Crosby and Jasmine’s debate about what to do when their 6-year-old said he no longer wanted a speaking part in the kindergarten play proved interesting and really could’ve gone either way, with Jabbar completely freezing on stage when his father pushed him into doing it, or the way that it did, with Jabbar overcoming his stage fright. While Crosby did prevail in the end and Jabbar seemed buoyed by his accomplishment, I kept thinking along the same lines as Jasmine: The kid is 6, who cares? I didn’t buy into Zeek’s “you’re setting a dangerous precedent” line of reasoning. It’s just kindergarten people!
Can’t wait ’til next week to see if icy Kristina and hotheaded Adam unleash their wrath against Camille, to whom Haddie is now clinging.

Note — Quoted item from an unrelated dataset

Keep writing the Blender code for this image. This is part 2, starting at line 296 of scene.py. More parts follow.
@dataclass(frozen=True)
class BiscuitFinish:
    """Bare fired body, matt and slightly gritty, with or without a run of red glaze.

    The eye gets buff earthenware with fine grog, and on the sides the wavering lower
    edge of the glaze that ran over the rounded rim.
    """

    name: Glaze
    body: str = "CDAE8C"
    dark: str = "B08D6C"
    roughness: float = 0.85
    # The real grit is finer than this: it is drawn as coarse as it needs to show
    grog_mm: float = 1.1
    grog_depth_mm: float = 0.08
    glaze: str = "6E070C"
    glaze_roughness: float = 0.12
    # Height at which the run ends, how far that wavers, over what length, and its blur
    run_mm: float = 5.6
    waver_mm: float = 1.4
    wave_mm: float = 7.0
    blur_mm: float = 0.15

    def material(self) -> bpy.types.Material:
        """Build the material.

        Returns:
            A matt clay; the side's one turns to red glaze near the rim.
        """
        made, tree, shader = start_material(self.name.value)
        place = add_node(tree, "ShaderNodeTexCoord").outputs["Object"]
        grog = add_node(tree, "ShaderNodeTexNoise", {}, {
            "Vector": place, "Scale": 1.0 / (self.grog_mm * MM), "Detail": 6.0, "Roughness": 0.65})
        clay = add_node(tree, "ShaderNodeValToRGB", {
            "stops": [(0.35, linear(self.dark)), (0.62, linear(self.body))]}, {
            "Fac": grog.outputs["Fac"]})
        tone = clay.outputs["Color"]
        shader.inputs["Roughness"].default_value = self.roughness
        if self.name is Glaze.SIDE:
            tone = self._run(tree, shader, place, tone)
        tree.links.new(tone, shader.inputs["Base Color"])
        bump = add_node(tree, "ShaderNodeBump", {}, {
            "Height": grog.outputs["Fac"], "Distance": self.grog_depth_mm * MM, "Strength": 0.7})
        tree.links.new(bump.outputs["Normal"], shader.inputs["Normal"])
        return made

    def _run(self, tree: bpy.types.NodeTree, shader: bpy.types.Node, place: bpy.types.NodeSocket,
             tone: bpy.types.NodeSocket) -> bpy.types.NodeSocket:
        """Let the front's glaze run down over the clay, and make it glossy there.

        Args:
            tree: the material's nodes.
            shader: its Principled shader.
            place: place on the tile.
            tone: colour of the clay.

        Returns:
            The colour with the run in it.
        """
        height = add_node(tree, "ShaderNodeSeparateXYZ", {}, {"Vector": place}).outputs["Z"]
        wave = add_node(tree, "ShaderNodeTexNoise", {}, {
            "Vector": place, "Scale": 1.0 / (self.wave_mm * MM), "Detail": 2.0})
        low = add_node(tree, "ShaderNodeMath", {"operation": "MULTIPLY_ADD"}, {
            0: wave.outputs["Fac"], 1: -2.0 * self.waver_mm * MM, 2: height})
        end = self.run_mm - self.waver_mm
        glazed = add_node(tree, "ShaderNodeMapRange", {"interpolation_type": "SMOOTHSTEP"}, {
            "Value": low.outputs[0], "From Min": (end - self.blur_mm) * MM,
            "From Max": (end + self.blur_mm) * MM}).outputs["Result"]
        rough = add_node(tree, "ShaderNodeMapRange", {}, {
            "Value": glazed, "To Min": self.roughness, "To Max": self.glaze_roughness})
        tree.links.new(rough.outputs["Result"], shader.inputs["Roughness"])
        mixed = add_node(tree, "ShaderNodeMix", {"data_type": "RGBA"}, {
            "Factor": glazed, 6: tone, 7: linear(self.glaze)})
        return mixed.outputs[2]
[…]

The main thing that they are forgetting to deal with on the TV show Parenthood is that Alex is 19 and Haddie is 16. That legally makes it a statutory rape situation. In most states, he would get put in prison for sexual contact with a minor, which is basically saying that he is a pedophile as far as most of society is concerned. I can’t believe that they haven’t brought it up yet on the show. If he actually dated her and had sex with her, she would be signing his sex offender papers for the rest of his life. What is the deal? Why haven’t they mentioned anything about that yet. I personally know of 2 people who have gotten this statutory rape charge (sexual conduct with a minor). One of my friend (male) was 19 and his girlfriend was 17. Also, a girl was dating the younger brother of a friend of mine (she was 16 and he was 18). He also is now a sex offender because of having sexual relations with a minor. I personally think the law is crap, but this show needs to be responsible and not be putting ideas in young people’s heads that could get them put into prison and give them a life sentence as a “sex offender” where they would have to register for the rest of their life and never be able to get a good job or be around children again. I love the TV show Parenthood. I think they need to be more responsible about this issue though.